Axel Bundsen
Um 1800. Dänisch-deutsche Architektur an der Epochenschwelle
Text: Mehlhorn, Dieter-J., Kiel
Axel Bundsen
Um 1800. Dänisch-deutsche Architektur an der Epochenschwelle
Text: Mehlhorn, Dieter-J., Kiel
In Zeiten, in denen über die vermeintlichen Folgen des Verlusts nationaler und regionaler Identität geklagt wird, ist es nützlich, sich zu vergegenwärtigen, dass der kulturelle Austausch über reale oder fiktive Grenzen hinweg stets den Nährboden für Neues und Eigenes bildete. Das wird besonders deutlich in Grenzregionen wie dem Elsass oder Südtirol. Auch in Schleswig-Holstein kreuzten sich immer die Einflusssphären verschiedener Kulturen: Mönche brachten aus Oberitalien die Backsteinbauweise, holländische Siedler den „typisch schleswig-holsteinischen“ Haubarg in den Norden. Dänemark spielte auf der kulturellen Landkarte Europas bis in die Neuzeit keine tragende Rolle. Das änderte sich jedoch im letzten Drittel des 18. Jahrhundert, als die beiden Herzogtümer in den Dänischen Gesamtstadt einbezogen wurden und hier das „Goldene Zeitalter“ als Epoche hoher kultureller Blüte begann. Noch später erlangte die Architektur Skandinaviens Vorbildfunktion für ganz Europa.
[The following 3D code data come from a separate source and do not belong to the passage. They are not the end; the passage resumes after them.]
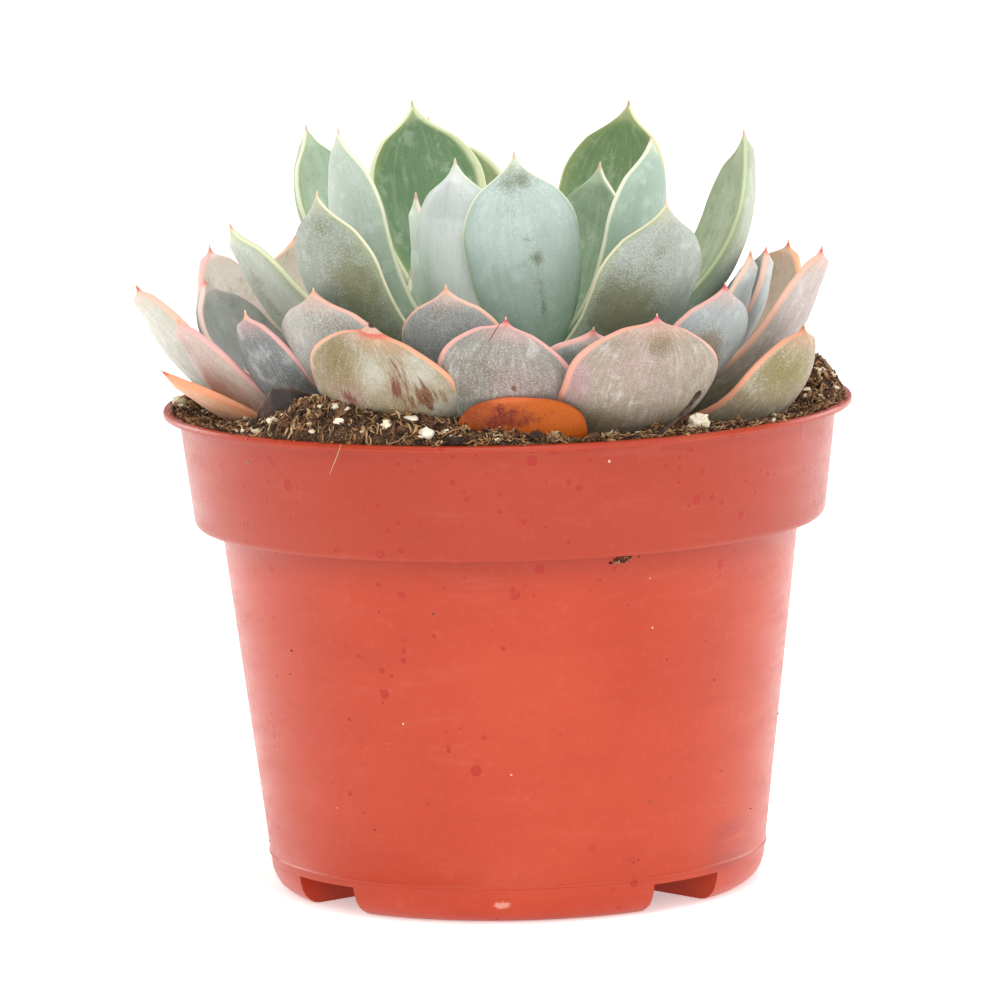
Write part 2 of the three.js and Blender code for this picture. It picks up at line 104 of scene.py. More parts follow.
# The leaves of each family, from the heart outwards: direction, height of the base, distance of the tip from
# the axis, height of the tip, width, thickness, slope at the base, slope at the tip, sideways swing of the
# tip, roll, and how far below the tip the leaf is widest.
ROSETTE = {
    "heart": (
        (60, 13.4, 2.2, 21, 4, 1.2, 70, 88, 0, 0, 4),
        (235, 13.0, 2.8, 22.5, 5, 1.4, 66, 88, 0, 0, 4.5),
        (335, 12.2, 5, 24.5, 7, 1.8, 58, 88, 0, 0, 5.5),
        (120, 11.6, 6, 26, 8, 2.0, 55, 86, 0, 0, 6),
        (205, 10.8, 8, 28, 9, 2.2, 50, 86, 0, 0, 7),
        (22, 10.2, 9, 28, 10, 2.4, 48, 86, 0, 0, 8),
        (314, 9.4, 13.4, 31, 13, 2.6, 38, 86, 0, 0, 10),
    ),
    "inner": (
        (196, 8.8, 15.3, 37, 14, 3.0, 40, 88, -6, 0, 13),
        (50, 8.2, 27, 39.2, 16.5, 3.2, 26, 84, 0, 0, 14),
        (240, 7.8, 19, 44.3, 18, 3.2, 42, 86, 5, 0, 15),
        (332, 7.4, 29.8, 47.4, 19.5, 3.4, 18, 88, -2, 0, 16),
        (210, 6.2, 32.3, 50, 17.5, 3.4, 20, 86, 0, 0, 16),
        (292.8, 6.0, 24, 46, 20.4, 3.6, 38, 88, -17.8, 0, 16),
        (150, 8.4, 19, 22, 14, 3.0, 24, 84, 0, 0, 11),
        (85, 8.6, 19, 31, 15, 3.0, 34, 84, 0, 0, 12),
        (8, 7.0, 25, 29, 17, 3.2, 22, 84, 0, 0, 13),
    ),
    "middle": (
        (62.3, 5.6, 45.6, 48.2, 21, 3.8, 20, 80, -2.5, 0, 16),
        (145, 5.4, 42, 46.7, 20, 3.8, 20, 82, 0, 0, 16),
        (109, 5.6, 40, 49.3, 22, 3.8, 26, 84, 4, 0, 16),
        (307, 4.6, 46, 38.4, 22.5, 3.8, 6, 88, 0, 0, 15),
        (230.2, 4.2, 48, 41.2, 18.5, 3.8, 6, 86, -1.2, 0, 15),
        (23, 4.0, 45.3, 44.8, 22, 3.8, 10, 94, -3, -8, 16),
        (168, 3.0, 49, 31, 20, 3.8, 10, 66, 0, 24, 14),
        (94, 2.6, 50, 45.2, 25, 3.8, 16, 84, 11, 0, 16),
    ),
    "second": (
        (258, 2.2, 48, 26, 18, 3.8, 2, 84, 0, 0, 12.5),
        (288, 2.0, 48, 18, 18, 3.6, 0, 60, 0, 0, 12.5),
        (316, 2.0, 52, 24, 20.5, 3.8, 2, 86, 0, 0, 12.5),
        (355, 2.2, 43, 25.6, 18, 3.6, 6, 84, 0, 0, 12.5),
        (12, 0.6, 47, 24.8, 19, 3.8, 2, 82, 0, 0, 12.5),
        (230, 0.4, 50.5, 25, 23, 3.8, 0, 88, 0, 0, 12.5),
        (165, 0.0, 54.6, 21, 20, 3.8, 0, 80, 0, -14, 12.5),
        (134.5, 1.2, 52.5, 26.2, 27, 3.8, 2, 84, 0, 0, 12.5),
        (112, -0.8, 53, 25, 20, 3.8, 0, 80, 0, 0, 12.5),
        (74, -0.4, 51, 24, 20, 3.8, 2, 80, 0, 0, 12.5),
        (40, -0.2, 46, 20, 19, 3.8, 2, 80, 0, 0, 12.5),
    ),
    "outer": (
        (244.5, -2.4, 57, 20.6, 27, 4.0, -6, 88, 2, 0, 15),
        (295.5, -2.2, 59, 21, 29, 4.0, -6, 90, 0, 0, 15),
        (329, -2.6, 59.3, 16, 23, 4.0, -5, 82, 0, 0, 15),
        (348, -2.0, 56.2, 27, 22, 4.0, -4, 74, 0, 0, 15.5),
        (31, -3.2, 59, 23.5, 20, 4.0, -4, 84, 0, 0, 15),
        (176, -2.4, 64.5, 21.3, 22, 4.0, -5, 64, 0, 14, 15.5),
        (196, -3.6, 59, 17.8, 20, 4.0, -6, 62, 0, 0, 15),
        (213, -2.2, 53, 20.3, 17.5, 4.0, -4, 78, 0, 0, 15),
        (267.5, -4.8, 55, 21.3, 23.5, 4.0, -6, 88, 2.5, 0, 15),
        (150, -3.6, 60.2, 25, 20.5, 4.0, -4, 84, 0, 0, 15),
        (124, -4.8, 59, 15, 21, 4.0, -5, 74, 0, 0, 15),
        (92, -4.8, 59, 16, 22, 4.0, -5, 74, 0, 0, 15),
        (60, -4.8, 59, 14, 21, 4.0, -5, 74, 0, 0, 15),
    ),
}
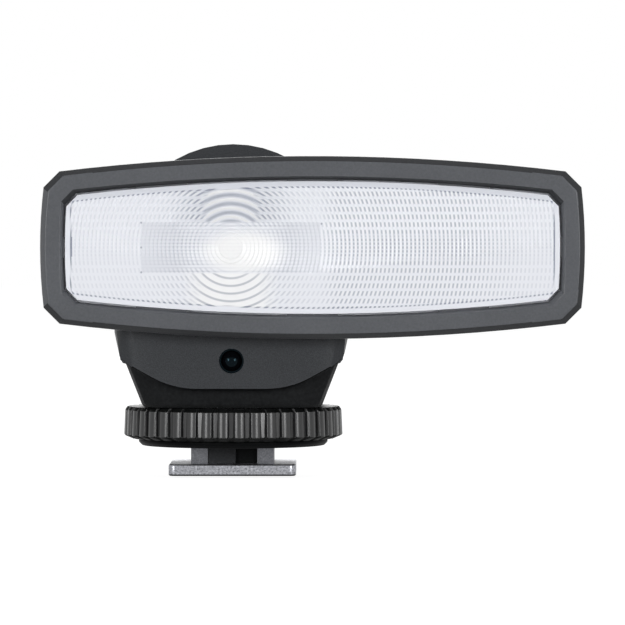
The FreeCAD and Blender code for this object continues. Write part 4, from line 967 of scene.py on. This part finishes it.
class FlashRing(bpy.types.Operator):
    """Models the ribbed locking ring and dresses the pressure plate"""

    bl_idname = "flash.ring"
    bl_label = "Locking ring"

    def execute(self, context):
        sizes, colours = context.scene.flash_sizes, context.scene.flash_colours
        glossy = grained_plastic("glossy moulded ABS", colours.ring, 0.3, 0.5, 0.01, 0.5, 0.1)
        low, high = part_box("lock_ring")
        middle = (low + high) / 2
        bpy.ops.object.select_all(action="DESELECT")
        bpy.ops.mesh.primitive_cylinder_add(
            vertices=RING_RIBS * RIB_STEPS, radius=RING_TIP_R * MM, depth=(RING_RIB_TOP - RING_RIB_LOW) * MM,
            end_fill_type="NOTHING", location=(0.0, 0.0, (RING_RIB_TOP + RING_RIB_LOW) / 2 * MM),
        )
        ring = context.object
        ring.name = "ring"
        settle(ring)
        pitch = 2 * math.pi / RING_RIBS

        def step_of(vertex):
            """How many steps a vertex lies from the middle of its rib."""
            turns = math.atan2(vertex.co.y, vertex.co.x) / pitch
            return round(abs(turns - round(turns)) * RIB_STEPS)

        def in_bore(vertex):
            """Vertices of the smooth bore."""
            return vertex.co.xy.length < RING_INSIDE * MM

        def rib_ends(middle, edge):
            """Outer edges at both ends of the ribs."""
            at_end = min(abs(middle.z - z * MM) for z in (RING_RIB_LOW, RING_RIB_TOP)) < TOUCH
            return at_end and middle.xy.length > RING_TOP_R * MM

        # Each rib is a round lobe with steep sides, so the vertices beside its middle are drawn in
        shrinks = {}
        for step in range(1, RIB_STEPS // 2 + 1):
            aside = RING_TIP_R * pitch * step / RIB_STEPS
            drop = RIB_ROUND - math.sqrt(RIB_ROUND**2 - aside**2)
            if aside > RIB_HALF_W:
                drop = RING_TIP_R - RING_ROOT_R
            shrinks[step] = 1 - drop / RING_TIP_R
        bpy.ops.object.mode_set(mode="EDIT")
        for step, shrink in shrinks.items():
            choose(ring, "VERT", lambda v, step=step: step_of(v) == step)
            bpy.ops.transform.resize(value=(shrink, shrink, 1.0), center_override=middle)
        # The ribs lean in a little towards the top, which is the draft of their mould
        choose(ring, "VERT", lambda v: v.co.z > middle.z)
        bpy.ops.transform.resize(value=(RIB_DRAFT, RIB_DRAFT, 1.0), center_override=middle)
        # Both ends run in on a bevel, then flat to the bore, where the lobes are taken out again
        for edge_z, end_z, end_r, root_r in (
            (RING_RIB_TOP, high.z / MM, RING_TOP_R, RING_ROOT_R * RIB_DRAFT),
            (RING_RIB_LOW, low.z / MM, RING_LOW_R, RING_ROOT_R),
        ):
            choose(ring, "VERT", lambda v, edge_z=edge_z: abs(v.co.z - edge_z * MM) < TOUCH)
            rise = (0.0, 0.0, (end_z - edge_z) * MM)
            bpy.ops.mesh.extrude_edges_move(TRANSFORM_OT_translate={"value": rise})
            bpy.ops.transform.resize(value=(end_r / root_r, end_r / root_r, 1.0), center_override=middle)
            bore = RING_BORE_R / (RING_TIP_R * end_r / RING_ROOT_R)
            bpy.ops.mesh.extrude_edges_move()
            bpy.ops.transform.resize(value=(bore, bore, 1.0), center_override=middle)
        for step, shrink in shrinks.items():
            choose(ring, "VERT", lambda v, step=step: step_of(v) == step and in_bore(v))
            bpy.ops.transform.resize(value=(1 / shrink, 1 / shrink, 1.0), center_override=middle)
        choose(ring, "VERT", in_bore)
        bpy.ops.mesh.bridge_edge_loops()
        bpy.ops.mesh.select_all(action="SELECT")
        bpy.ops.mesh.normals_make_consistent(inside=False)
        bpy.ops.object.mode_set(mode="OBJECT")
        round_edges(ring, sizes.ring_edge, 2, 20.0, rib_ends)
        smooth(ring, 46.0)
        stand_for(ring, glossy, "lock_ring")
        # Painted shade: the sloped faces at both ends of the ribs get a darker, nearly unshiny finish that
        # stands in for the shade over and under the ribs
        matt = grained_plastic("matt ABS with painted shade at the ring's ends", linear("0B0C0C"), 0.5, 0.3, 0.1, 0.03)
        second_finish(ring, matt, lambda f: 0.3 < abs(f.normal.z) < 0.97)

        painted = grained_plastic("painted steel", colours.plate, 0.5, 0.3, 0.1, 0.03)
        plate = copy_node("pressure_plate", "press_plate")
        round_edges(plate, 0.12, 2, 25.0, lambda m, e: m.xy.length > RING_INSIDE * MM)
        smooth(plate, 34.0)
        stand_for(plate, painted, "pressure_plate")
        return {"FINISHED"}


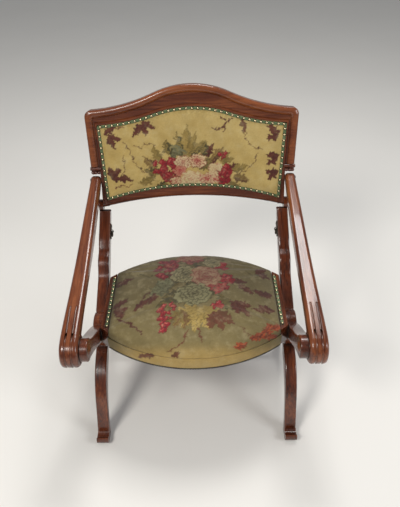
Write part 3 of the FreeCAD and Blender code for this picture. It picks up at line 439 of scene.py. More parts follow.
def arc_points(start, middle, end, count):
    """Points on the circle through three points of a plane, from start to end."""
    (ax, ay), (bx, by), (cx, cy) = start, middle, end
    d = 2 * (ax * (by - cy) + bx * (cy - ay) + cx * (ay - by))
    a2, b2, c2 = ax * ax + ay * ay, bx * bx + by * by, cx * cx + cy * cy
    x = (a2 * (by - cy) + b2 * (cy - ay) + c2 * (ay - by)) / d
    y = (a2 * (cx - bx) + b2 * (ax - cx) + c2 * (bx - ax)) / d
    radius = math.hypot(ax - x, ay - y)
    first, mid, last = (math.atan2(q - y, p - x) for p, q in (start, middle, end))
    turn = (last - first) % (2 * math.pi)
    if (mid - first) % (2 * math.pi) > turn:
        turn -= 2 * math.pi
    return [(x + radius * math.cos(first + turn * k / count),
             y + radius * math.sin(first + turn * k / count)) for k in range(count)]


def even_points(points, step, closed):
    """A line through points, cut into equal steps."""
    line = np.array(list(points) + ([points[0]] if closed else []), float)
    runs = np.linalg.norm(np.diff(line, axis=0), axis=1)
    along = np.concatenate(([0], np.cumsum(runs)))
    count = max(2, int(round(along[-1] / step)))
    places = np.linspace(0, along[-1], count + (0 if closed else 1), endpoint=not closed)
    return np.stack([np.interp(places, along, line[:, k]) for k in range(line.shape[1])], 1)


def arched(half, corner, middle, joint_shares, side_shares):
    """Three arcs from the right-hand end of an arched line to its left-hand end."""
    rise = middle - corner
    joint = (joint_shares[0] * half, corner + joint_shares[1] * rise)
    side = (side_shares[0] * half, corner + side_shares[1] * rise)
    return (arc_points((half, corner), side, joint, 24)
            + arc_points(joint, (0, middle), (-joint[0], joint[1]), 40)
            + arc_points((-joint[0], joint[1]), (-side[0], side[1]), (-half, corner), 24))


def crest_line(inset):
    """The outline of crest and stiles, moved in by an inset, as points across and up."""
    half, corner, radius = CREST_HALF - inset, CREST_CORNER - inset, CREST_BEND - inset / 2
    near = radius * 0.29
    straight = CREST_CORNER - CREST_BEND
    slope = (CREST_HALF - COLLAR_HALF) / (straight - COLLAR_UP)
    foot = half - slope * (straight - MOULDING_FOOT)
    side = [(foot + (half - foot) * k / 12,
             MOULDING_FOOT + (corner - radius - MOULDING_FOOT) * k / 12) for k in range(12)]
    bend = arc_points((half, corner - radius), (half - near, corner - near),
                      (half - radius, corner), 8)
    top = arched(half - radius, corner, CREST_MIDDLE - inset, (0.373, 0.67), (0.655, 0.245))
    return side + bend + top + [(-x, z) for x, z in [(half - radius, corner)] + bend[::-1]
                                + side[::-1]]


def opening_line(inset):
    """The opening of the back frame, narrowed by an inset, as points across and up."""
    top = arched(OPENING_TOP - inset, OPENING_TOP_CORNER - inset, OPENING_TOP_MIDDLE - inset,
                 (0.391, 0.65), (0.694, 0.20))
    foot = OPENING_FOOT - inset
    low = OPENING_FOOT_CORNER + inset
    return top + [(-(OPENING_TOP - inset), OPENING_TOP_CORNER - inset)] + arc_points(
        (-foot, low), (0, OPENING_FOOT_MIDDLE + inset), (foot, low), 60) + [(foot, low)]


def on_back(across, up, out=0.0):
    """A point of the back: across, up along its lean, and out towards the sitter."""
    return BACK_FOOT + Vector((across, 0, 0)) + BACK_UP * up + BACK_FRONT * out


def behind_back(depth):
    """The move that takes a flat shape, drawn across and up, to its place behind the back."""
    turn = Matrix((Vector((1, 0, 0)), BACK_UP, BACK_FRONT)).transposed().to_4x4()
    return Matrix.Translation(BACK_FOOT - BACK_FRONT * depth) @ turn


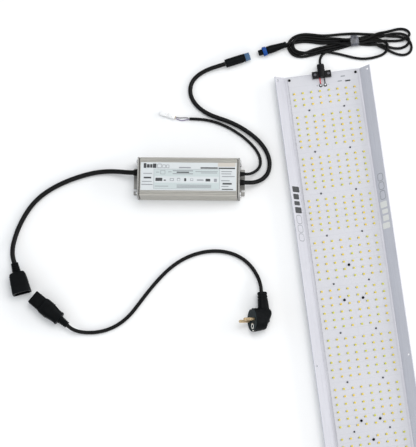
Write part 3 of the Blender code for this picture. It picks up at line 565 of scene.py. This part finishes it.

Der dänische Landbaumeister Christian Frederik Hansen, ein an der Kopenhagener Akademie geschulter Vertreter des nordischen Klassizismus, sollte die Architektur in den beiden Herzogtümern ab 1784 nachhaltig prägen. Nur wenig später, 1795, kam der ebenfalls in Kopenhagen bei Caspar Frederik Harsdorff und Peter Meyn ausgebildete Axel Bundsen nach Hamburg und entwickelte eine umfangreiche Tätigkeit sowohl in Hamburg als auch auf dem Lande für wohlhabende Gutsbesitzer, die auf ihren Gütern ein kultiviertes Leben in großer Naturnähe suchten. Die weniger auf äußere Repräsentation als auf funktionale Grundrissgestaltung ausgerichtete Architektur Bundsens entsprach vollkommen diesen Wünschen. Sein erstes Gutshaus – Gut Knoop in Altenholz (1792–96) – gehört noch heute zu den besten Werken der Zeit. Es folgte eine lange Reihe öffentlicher und privater Häuser sowie Sakralbauten zwischen Hamburg und Flensburg. Nicht wenige davon, wie die typologisch innovative Seebadeanstalt in Kiel, sind leider später zerstört worden.
In ihrer fulminanten Dissertation hat nun Alexandra Schwarzkopf das Werk von Bundsen erforscht und dokumentiert. Im ersten Teil stellt sie ausführlich die epochal bedeutende Wende Europas um 1800 in Richtung Moderne mit der Betonung funktionaler Aspekte dar. Ausführlich geht die Autorin im zweiten Teil auf die einzelnen Bauten und Baugeschichte ein. Besonders umfangreich ist der Entwurfsprozess für das Herrenhaus Knoop dokumentiert, der zeigt, wie sich die Vorstellungen von Architekt und Bauherr von einer spätbarocken Anlage zu dem heute bekannten Gebäude wandeln: „Rationalisierung statt Ornament“. Es zeigt sich aber auch, wie wenig Baukunst einem blitzartigem Einfall entspringt, sondern viel Arbeit erfordert, was Karl Valentin später sehr einprägsam auf den Punkt brachte: „Kunst ist schön, aber anstrengend“. Schwarzkopf geht minutiös der Geschichte der Bauherrschaften ebenso wie dem Werden der Projekte nach, soweit dieses dokumentarisch fassbar ist. Dadurch gelingt es ihr beispielsweise, das Dunkel um die Baugeschichte des Herrenhauses Salzau und die (Nicht-) Beteiligung Bundsens beim Umbau in den 1820er Jahren aufzuhellen. Als Bundsen 1832 starb, war die Architektur bereits wieder an eine neue Epochenschwelle in Richtung Industrialisierung und Historismus angelangt.